Research conducted by Brown University shows women are less likely to run for office in the first place, for reasons having to do with women's perceptions of themselves. They're less likely to perceive themselves as "qualified," less likely to be recruited to run, and less likely to express ambition for running for office. All of that rings true to me.

Another consideration is that most women are the primary caregivers in their families—whether they work full time or not, Republican or Democratic—and many are part of the "sandwich" generation, raising kids and caring for aging parents at the same time. Most members of Congress are lucky if their families accompany them to Washington; many spouses stay back in the district with the kids while the officeholder commutes back and forth weekly. No one likes to admit it, but that's a lot easier for a dad to pull off than for a mom. Granted, members of Congress do have most of the summer off, frequent recesses, and free healthcare, but that's not a situation most women see and say, "Sign me up!" The few who do sign up are far more likely to be Democrats than Republicans.

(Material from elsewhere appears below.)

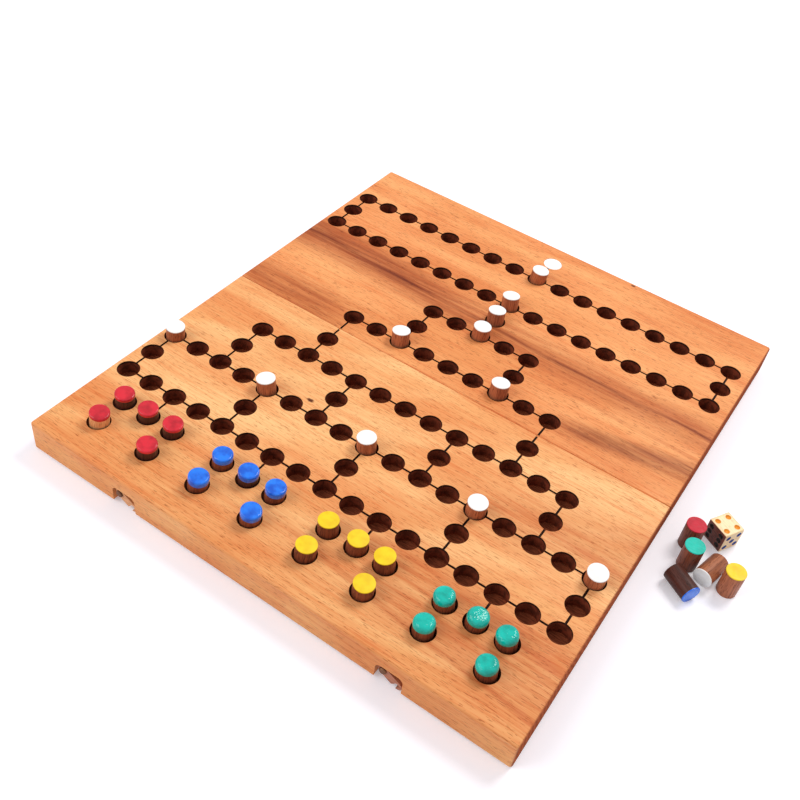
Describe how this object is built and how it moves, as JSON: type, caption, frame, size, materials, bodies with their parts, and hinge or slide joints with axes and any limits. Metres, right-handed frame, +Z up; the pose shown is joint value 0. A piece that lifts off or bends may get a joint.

From what I can tell, there are several reasons for what Politico this week called "the minority within a minority," the shrinking number of Republican women in elected office. First, there's the math. A recent Gallup Poll shows women are more likely to identify themselves as Democrats than Republicans by a 14-point margin, 41 percent to 27 percent. Historically, women have been more likely to say they are Democrats, but the gap clearly is widening. Plus, with more voters overall identifying themselves as Democrats than Republicans, there are more Democrats from whom to recruit female candidates—and from whom to get votes.

Twenty years ago, women elected to Congress were nearly as likely to be Republican as Democratic. But that's changed as fewer and fewer women run for fewer and fewer GOP seats. Democrats hold majorities in both Houses, and the built-in advantages to incumbents have been well documented. According to pollsters Kellyanne Conway and Celinda Lake, women themselves are more likely to vote for incumbents. "Ironically, this natural bias toward re-electing incumbents is one reason many women who run for office as challengers are unsuccessful," they report. With Democrats in power, those challengers are more likely to be Republicans.

But there is also a cultural problem for Republican recruiters. Maine's Olympia Snowe, one of four GOP women currently serving in the U.S. Senate, said recently: "[We] as a party are saying we're not supporting Republican moderates. That's a terrible message to send. . . . It tells everyone else in America who might have an interest in running as a Republican moderate, they're going to have to think twice. The messages coming out of the national party are critical. They've got to be embracive and inclusive of political diversity. They can't on one hand say we're going to build a majority and then say we only want people with certain characteristics, like white males from the South. That's a concern to me."